Hi, I'm trying to implement defining sessions from an unbounded source of
user events by assigning session_id to each event. In Beam context, if a
user's event belongs to a specific Sessions window, all events in that
window should be assigned same session_id.
tl;dr: Is it possible to access window metadata (start time) in a combine
function?
To attack above problem in beam, I'm testing following code -
1. Transform PCollection of UserEvents to KV of userId and UserEvent.
2. Define Window via Sessions
3. Trigger to output events early (not to wait until window is finished)
4. CombineFn to accumulate all events and generate sessionId
5. ParDo to assign sessionId to each event
PCollection<UserEvent> sessionizedEvents = UserEvents.apply("ToKV",
WithKeys.of(UserEvent::getUserId))
.setCoder(KvCoder.of(StringUtf8Coder.of(),
UserEvent.UserEventCoder.of()))
.apply("UserSessions", Window.<KV<String, UserEvent>>into(
Sessions.<UserEvent>withGapDuration(Duration.standardMinutes(30))
.triggering(Repeatedly
.forever(AfterProcessingTime
.pastFirstElementInPane()
.plusDelayOf(Duration.standardSeconds(60)))
)
.discardingFiredPanes()
.withAllowedLateness(Duration.standardDays(2))
)
.apply("SessionId", Combine.<String, UserEvent, UserSession>perKey(new
UserSessionCombineFn())) // UserSession contains list of all events
received by accumulator and sessionId
.setCoder(KvCoder.of(StringUtf8Coder.of(), UserSessionCoder.of()))
.apply("ExtractEventsFromSession", TransformLibrary.sessionToEvents())
// Flattens all UserEvents in UserSession and assigns sessionId to each
UserEvent
.setCoder(UserEvent.UserEventCoder.of()
);
Issues I'm facing:
1. CombineFn is called for set of events spanning one trigger, without
any info of the window those events belong to.

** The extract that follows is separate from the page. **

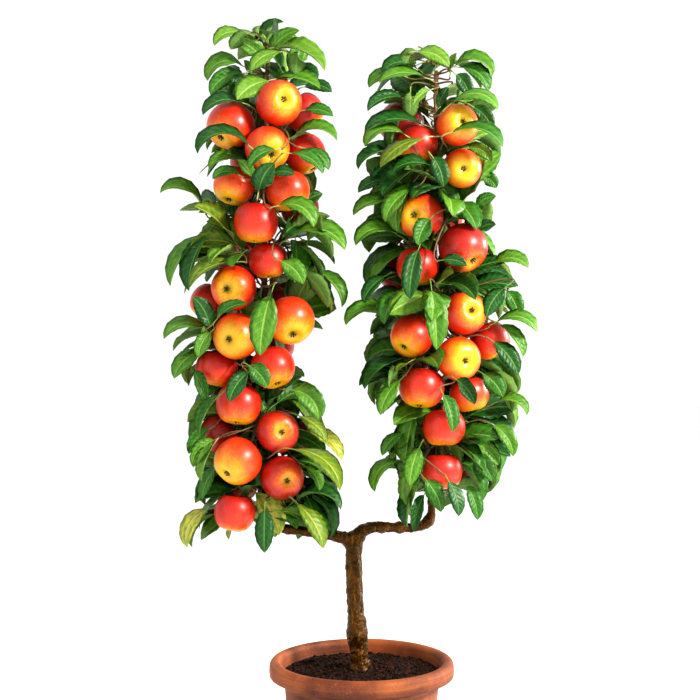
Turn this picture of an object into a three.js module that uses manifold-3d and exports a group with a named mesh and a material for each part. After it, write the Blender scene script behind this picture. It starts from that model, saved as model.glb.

So currently the sessionId
being generated is applicable for only events from one trigger instead of
window
2. I'm thinking to generate session id from userId and window/session
start time but couldn't find any document suggesting if it's possible, if
yes, how
3. I also tried writing a ParDo before and after CombineFn to access
window metadata
1. Before CombineFn: Window is not merged before a Combine/GroupBy
operation so the window start time for each event is separate
2. After CombineFn: Get exception saying: "*expected window type from
parameter
(org.apache.beam.sdk.transforms.windowing.IntervalWindow) is not
a supertype of actual window type assigned by windowing (W)*"
Any pointers/articles/code snippets on how to address above problem would
be helpful.
--
Thanks & Regards,
*Jainik*